ICS Seminar Series - Sajal Roy

Date: Thursday, 7 October 2021
Time: 11.30 a.m.–1.00 p.m.
Venue: The seminar will be hosted online via Zoom. Please RSVP to e.blight@westernsydney.edu.au by 6 October, 5:00pm, to receive the Zoom details.

Climate change and gendered livelihood in Bangladesh

Presenter: Dr Sajal Roy

Discussant: Associate Professor Denis Byrne

Abstract 

Globally climate-induced disasters have been impacting marginalised communities’ lives, livelihood and gendered relations. This presentation is based on my recently published book titled Climate Change and Gendered Livelihoods in Bangladesh.
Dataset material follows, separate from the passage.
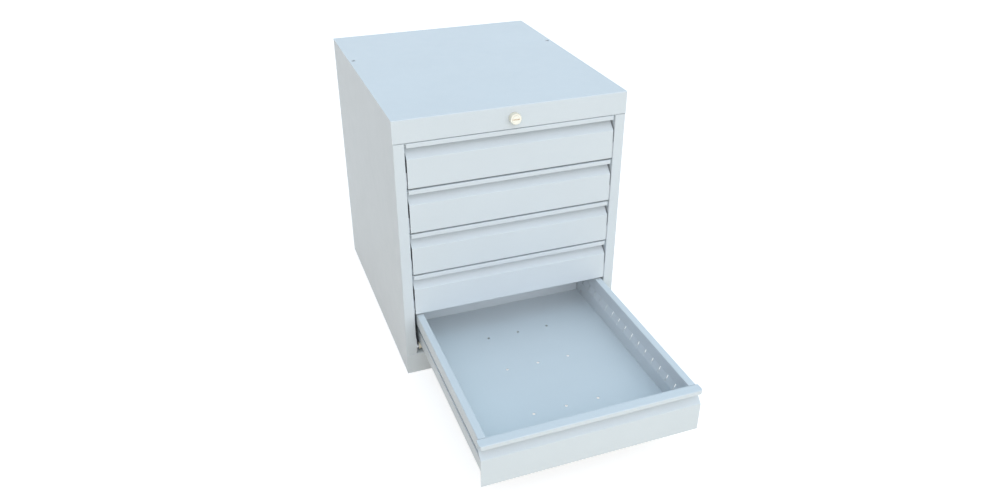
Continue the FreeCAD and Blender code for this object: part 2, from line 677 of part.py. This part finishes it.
def lock_crank():
    """Crank plate on the spindle, with the pin that lifts the locking bar."""
    end = CRANK_DEPTH + PLATE
    pin = lock_point(end, -CRANK_ANGLE)
    hub = rod(CRANK_RADIUS, lock_point(CRANK_DEPTH), lock_point(end))
    eye = rod(2 * CRANK_PIN_RADIUS, (pin[0], CRANK_DEPTH, pin[2]), pin)
    stem = rod(CRANK_PIN_RADIUS, (pin[0], CRANK_DEPTH, pin[2]), (pin[0], end + CRANK_PIN_LENGTH, pin[2]))
    hole = rod(SPINDLE_RADIUS + RUNNING_CLEARANCE, lock_point(0), lock_point(end + PLATE))
    return fuse([hub, eye, stem]).cut(hole)


def crank_screw():
    """Screw that holds the crank on the spindle."""
    start = CRANK_DEPTH + PLATE
    head = rod(CRANK_SCREW_RADIUS, lock_point(start), lock_point(start + CRANK_SCREW_HEAD))
    slot_y = (start + CRANK_SCREW_HEAD / 2, start + 2 * CRANK_SCREW_HEAD)
    slot_z = (LOCK_HEIGHT - SHEET / 2, LOCK_HEIGHT + SHEET / 2)
    return head.cut(box((-CRANK_SCREW_RADIUS, CRANK_SCREW_RADIUS), slot_y, slot_z))


def locking_bar():
    """Upright bar with a welded lug per drawer and the slotted arm that the crank lifts."""
    pin = lock_point(0, -CRANK_ANGLE)
    half_arm = ARM_HEIGHT / 2
    arm_y = (ARM_DEPTH, ARM_DEPTH + PLATE)
    bar_y = (BAR_DEPTH, BAR_DEPTH + BAR_WIDTH)
    bar_z = (slot_base(DRAWER_COUNT) + BAR_FOOT, pin[2] + half_arm)
    grip = CRANK_PIN_RADIUS + ARM_SLOT_CLEARANCE
    slot_x = (pin[0] - grip, CRANK_RADIUS + grip)
    slot = box(slot_x, (arm_y[0] - PLATE, arm_y[1] + PLATE), (pin[2] - grip, pin[2] + grip))
    arm = box((-PLATE, BAR_X), arm_y, (pin[2] - half_arm, pin[2] + half_arm))
    pieces = [box((BAR_X, BAR_X + PLATE), bar_y, bar_z), arm.cut(slot)]
    for drawer in range(1, DRAWER_COUNT + 1):
        low = slot_base(drawer) + LUG_BOTTOM
        x = (OPENING - LUG_REACH, BAR_X)
        pieces.append(box(x, (BAR_DEPTH, BAR_DEPTH + PLATE), (low, low + LUG_HEIGHT)))
    return Part.Compound(pieces)


def bar_guides():
    """Guides on the side skin that hold the locking bar upright."""
    reach = GUIDE_WALL + GUIDE_CLEARANCE
    x = (BAR_X - reach, SKIN_INNER)
    y = (BAR_DEPTH - reach, BAR_DEPTH + BAR_WIDTH + reach)
    window_x = (BAR_X - GUIDE_CLEARANCE, BAR_X + PLATE + GUIDE_CLEARANCE)
    window_y = (BAR_DEPTH - GUIDE_CLEARANCE, BAR_DEPTH + BAR_WIDTH + GUIDE_CLEARANCE)
    guides = []
    for drawer in GUIDED_DRAWERS:
        low = slot_base(drawer) + GUIDE_BOTTOM
        window = box(window_x, window_y, (low - GUIDE_HEIGHT, low + 2 * GUIDE_HEIGHT))
        guides.append(box(x, y, (low, low + GUIDE_HEIGHT)).cut(window))
    return Part.Compound(guides)


def save(name, shape):
    """Writes one named piece, or group of like pieces, to its file."""
    shape.exportStep("parts/" + name + ".step")


def main():
    """Builds and writes every piece."""
    os.makedirs("parts", exist_ok=True)
    right_side = side_panel()
    save("side_panel_right", right_side)
    save("side_panel_left", mirrored(right_side))
    save("top_panel", top_panel())
    save("back_panel", back_panel())
    save("bottom_panel", bottom_panel())
    save("plinth_front", plinth_front())
    for place, depth in zip(("front", "rear"), UPRIGHT_DEPTHS):
        channel = upright(depth)
        save("upright_" + place + "_right", channel)
        save("upright_" + place + "_left", mirrored(channel))
    save("cabinet_rail_rivets", cabinet_rail_rivets())
    save("front_roller_studs", front_studs())
    save("drawer_bumpers", bumpers())
    save("lock_body", lock_body())
    save("lock_nut", lock_nut())
    save("lock_plug", lock_plug())
    save("lock_crank", lock_crank())
    save("crank_screw", crank_screw())
    save("locking_bar", locking_bar())
    save("bar_guides", bar_guides())
    for drawer in range(1, DRAWER_COUNT + 1):
        suffix = "_" + str(drawer)
        save("cabinet_rails" + suffix, pair(cabinet_rail(drawer)))
        save("front_rollers" + suffix, pair(front_roller(drawer)))
        moving = {
            "drawer_tray": drawer_tray(drawer),
            "drawer_front": drawer_front(drawer),
            "drawer_rails": pair(drawer_rail(drawer)),
            "drawer_hardware": drawer_hardware(drawer),
            "rear_rollers": pair(rear_roller(drawer)),
            "drawer_catch": drawer_catch(drawer),
        }
        for name, shape in moving.items():
            shape.translate(shift(drawer))
            save(name + suffix, shape)


main()
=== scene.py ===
import json
import math
import bpy
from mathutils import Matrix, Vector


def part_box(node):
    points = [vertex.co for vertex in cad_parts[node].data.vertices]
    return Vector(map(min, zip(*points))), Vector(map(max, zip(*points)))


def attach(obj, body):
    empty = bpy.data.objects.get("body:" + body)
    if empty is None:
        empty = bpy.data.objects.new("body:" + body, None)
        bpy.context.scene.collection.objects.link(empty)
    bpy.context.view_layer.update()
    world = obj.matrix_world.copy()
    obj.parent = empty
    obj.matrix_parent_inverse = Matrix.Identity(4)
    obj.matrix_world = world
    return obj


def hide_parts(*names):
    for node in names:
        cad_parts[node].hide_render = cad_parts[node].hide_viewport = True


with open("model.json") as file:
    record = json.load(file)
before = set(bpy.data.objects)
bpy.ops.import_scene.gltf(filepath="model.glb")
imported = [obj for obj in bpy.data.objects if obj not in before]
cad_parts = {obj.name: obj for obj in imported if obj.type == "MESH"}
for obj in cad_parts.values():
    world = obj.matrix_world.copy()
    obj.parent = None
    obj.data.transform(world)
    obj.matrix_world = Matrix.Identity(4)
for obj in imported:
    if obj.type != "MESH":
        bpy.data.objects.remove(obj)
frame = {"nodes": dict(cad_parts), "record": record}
bpy.context.view_layer.update()

# Camera, fitted to the photograph: metres and degrees in the row frame, millimetres in the camera
CAMERA_PLACE = (-0.56102, -1.74638, 1.16696)
CAMERA_TURN = (math.radians(59.98), 0.0, math.radians(-20.15))
CAMERA_SENSOR = 36.0
CAMERA_LENS = 29.66

# Floor, just below the object: it throws a warm light and shows white to the camera
FLOOR_SIZE = 12.0
FLOOR_DROP = 0.0004
FLOOR_LIT = (0.92, 0.80, 0.62)
FLOOR_SHOWN = (0.5, 0.5, 0.5)
FLOOR_GLOW = 0.72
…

This talk explores the effects of Cyclone Aila (as a result of climate change) in 2009 on the rural livelihoods and gendered relations of two ethnically distinct forest communities – Munda, an indigenous group, and Shora, a Muslim group – dwelling near the Sundarbans Forest in Bangladesh. Examining the cyclone’s medium- to long-term impacts on livelihoods and comparative aspects of gendered relations between these two contrasting communities, the present study adopts an ethnographic research design, and analyses the alterations to livelihood activities and reconfiguration of gender relations within the Munda and Shora communities since 2009. The study primarily contends that post-Aila, livelihoods and gendered relations have been substantially transformed in both communities, making the case that the improvement of local infrastructure, as an important part of the geographical location, has noticeably progressed the living conditions and livelihoods of some members of the Munda and Shora communities.

Biography 

Sajal Roy is a Postdoctoral Research Fellow at the Centre for Livelihoods and Wellbeing, University of Technology Sydney, Australia. He is a scholar in critical development studies and human geography specialising in climate change social sciences, sustainable livelihoods and development, gendered relations, refugee crisis management and climate justice'. Sajal received his PhD in 2021. Dr Roy has taught several courses in social sciences and business studies at Western Sydney University, University of Wollongong, and Australian Catholic University. Funded by the DFAT, in collaboration with Griffith Asia Centre, Griffith University, Sajal has completed a collaborative research project titled Gender and Leadership Inclusion in LAOS.